Îcaz İle Beyan İ’caz-ı Kur’an!
Bir zaman rüyada gördüm ki: Ağrı Dağı altındayım.
Birden o dağ patladı, dağ gibi taşları âleme dağıttı, sarstı cihanı.
Füc’eten bir adam yanımda peyda oldu. Dedi ki: Îcaz ile beyan et,
icmal ile îcaz et, bildiğin enva-ı i’caz-ı Kur’an’ı!
Daha rüyada iken tabirini düşündüm, dedim:
Şuradaki infilâk, beşerde bir inkılâba misal.
İnkılâbda ise elbet hüda-yı Furkanî her tarafta yükselip
hem de hâkim olacak. İ’cazının beyanı zamanı da gelecek.

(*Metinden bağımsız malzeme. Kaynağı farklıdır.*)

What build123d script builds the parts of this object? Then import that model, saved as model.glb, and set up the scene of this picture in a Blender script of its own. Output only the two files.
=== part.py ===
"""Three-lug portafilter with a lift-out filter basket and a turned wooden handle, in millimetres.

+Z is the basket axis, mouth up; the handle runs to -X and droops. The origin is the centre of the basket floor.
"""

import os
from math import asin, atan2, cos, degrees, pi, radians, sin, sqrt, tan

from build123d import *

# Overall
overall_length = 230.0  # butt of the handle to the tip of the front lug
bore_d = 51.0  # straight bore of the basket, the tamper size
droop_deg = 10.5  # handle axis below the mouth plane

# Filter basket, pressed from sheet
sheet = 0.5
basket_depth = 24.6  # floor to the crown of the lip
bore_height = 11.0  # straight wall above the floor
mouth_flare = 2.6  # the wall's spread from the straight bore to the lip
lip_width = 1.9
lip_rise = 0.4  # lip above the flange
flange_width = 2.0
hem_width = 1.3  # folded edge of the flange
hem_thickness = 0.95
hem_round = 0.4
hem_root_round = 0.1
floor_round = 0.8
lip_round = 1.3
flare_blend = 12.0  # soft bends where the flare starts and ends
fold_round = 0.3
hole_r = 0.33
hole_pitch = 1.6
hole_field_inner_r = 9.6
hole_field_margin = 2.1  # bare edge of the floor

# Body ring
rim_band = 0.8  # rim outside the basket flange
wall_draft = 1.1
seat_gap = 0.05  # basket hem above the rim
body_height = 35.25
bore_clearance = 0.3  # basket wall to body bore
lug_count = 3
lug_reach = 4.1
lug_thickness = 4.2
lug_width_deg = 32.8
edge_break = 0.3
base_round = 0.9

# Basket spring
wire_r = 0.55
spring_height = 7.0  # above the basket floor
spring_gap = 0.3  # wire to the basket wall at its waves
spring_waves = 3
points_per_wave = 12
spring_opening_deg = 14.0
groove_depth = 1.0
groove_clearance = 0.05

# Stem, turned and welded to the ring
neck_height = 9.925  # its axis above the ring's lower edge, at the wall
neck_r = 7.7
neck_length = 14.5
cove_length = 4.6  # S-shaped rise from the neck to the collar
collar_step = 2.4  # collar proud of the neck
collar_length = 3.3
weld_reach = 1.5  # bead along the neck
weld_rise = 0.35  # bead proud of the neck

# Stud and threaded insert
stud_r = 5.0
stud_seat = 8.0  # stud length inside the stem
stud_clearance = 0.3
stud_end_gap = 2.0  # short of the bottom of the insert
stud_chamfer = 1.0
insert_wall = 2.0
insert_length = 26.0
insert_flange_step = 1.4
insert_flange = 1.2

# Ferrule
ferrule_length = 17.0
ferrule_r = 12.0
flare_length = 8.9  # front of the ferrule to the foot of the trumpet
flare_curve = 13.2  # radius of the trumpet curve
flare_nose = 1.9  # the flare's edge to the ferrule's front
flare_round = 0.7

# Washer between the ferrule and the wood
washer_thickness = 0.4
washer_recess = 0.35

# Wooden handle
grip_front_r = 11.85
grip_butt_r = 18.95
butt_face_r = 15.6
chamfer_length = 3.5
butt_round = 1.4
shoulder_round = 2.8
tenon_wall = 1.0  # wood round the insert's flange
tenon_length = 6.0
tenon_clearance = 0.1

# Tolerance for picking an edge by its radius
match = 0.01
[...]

O sâile cevaben dedim: İ’caz-ı Kur’anî, yedi menabi-i külliyeden tecelli,
hem yedi anâsırdan terekküb eder.
Birinci menba: Lâfzın fesahatından selâset-i lisanı;
nazmın cezaletinden, mana belâgatından, mefhumların bedaatından,
mazmunların beraatından, üslûbların garabetinden
birden tevellüd eden barika-i beyanı.
Onlarla oldu mümtezic, mizac-ı i’cazında acib bir nakş-ı beyan,
garib bir sanat-ı lisanî. Tekrarı hiçbir zaman usandırmaz insanı.
İkinci unsur ise: Umûr-u kevniyede gaybî olan esasat;
ilâhî hakaikten, gaybî olan esrardan, gaybî-yi âsumanî, mazide kaybolan
gaybî olan umurdan, müstakbelde müstetir kalmış olan ahvalden
birden tazammun eden bir ilmü’l-guyub hızanı.